The BBC has appointed Sir Damon Buffini, the face of private equity during Britain’s buyout boom, to be its deputy chair in an effort to accelerate the broadcaster’s commercial expansion and compensate for the squeeze on licence fee funding.

Buffini, who ran the buyout group Permira for more than a decade until 2010, was tapped for the role by the BBC’s chair Richard Sharp, who himself made his career in private equity as the head of Goldman Sachs’ European fund.

The appointment of a deputy chair, the first such position under the BBC’s most recent governance revamp, underlines Sharp’s determination to drive “significant and sustained” growth through the broadcaster’s commercial operations.

With production costs soaring and the government having frozen the BBC’s core funding for the next two years, the corporation has been racing to cut costs, streamline operations and find additional sources of revenue.

While the majority of the BBC’s funding comes through the licence fee, a compulsory annual levy on all UK households, its commercial arm accounts for a significant share of revenue. BBC Studios alone generated £1.6bn in revenue last year.

Tim Davie, the BBC’s director-general and former head of its commercial arm, has long made scaling up BBC Studios a priority, securing permission from the government to borrow up to £750mn to fund an ambitious expansion.

But with television advertising slowing down, some broadcasters paring back spending and costs rising, BBC Studios too is facing pressures on its bottom line.

Buffini, who was raised by a single mother on a Leicester council estate, became a target for trade union protests over job cuts after the financial crisis. He joined the BBC’s main board as an independent director earlier this year, while at the same time continuing to serve as chair of its separate commercial board.

Sharp said Buffini’s appointment as deputy chair, which would give him a wide-ranging remit across the whole BBC, was a reflection of “the integral part that the BBC’s commercial activity plays in the corporation’s overall success”.

“Sir Damon brings vast experience and expertise,” he added.

As part of the shake-up, Buffini has also appointed three seasoned private sector executives to the commercial board: Gary Newman, chief executive of Fox Television group before it was acquired by Disney; Ian Griffiths, former ITV finance chief; and Claire Hungate, former chief executive of Warner Bros’ UK television arm.

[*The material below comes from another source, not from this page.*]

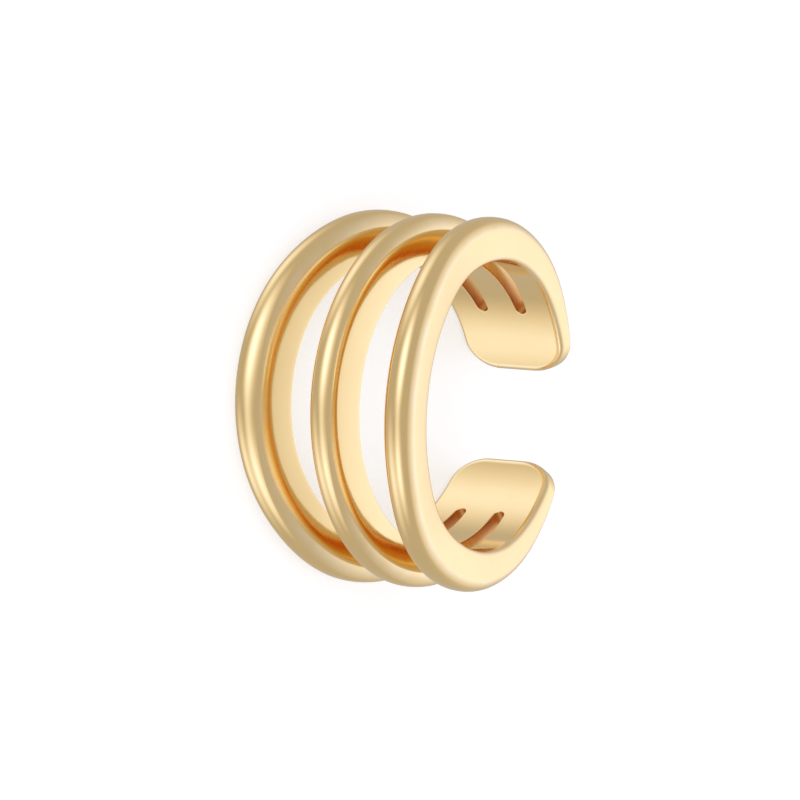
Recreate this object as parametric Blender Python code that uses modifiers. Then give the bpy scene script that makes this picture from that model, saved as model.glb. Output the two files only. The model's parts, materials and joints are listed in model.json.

Buffini said he was looking for a “step change” in performance from the commercial subsidiaries in order to meet “stretching goals”. BBC Studios has committed to return £1.5bn to the corporation over the next five years, an increase of almost a third. 

As well as producing and licensing shows such as Frozen Planet II, BBC Studios makes content for other broadcasters and owns commercial television channels such as UKTV. It has recently invested in independent producers such as Turbine Studios and Sid Gentle, the company behind Killing Eve.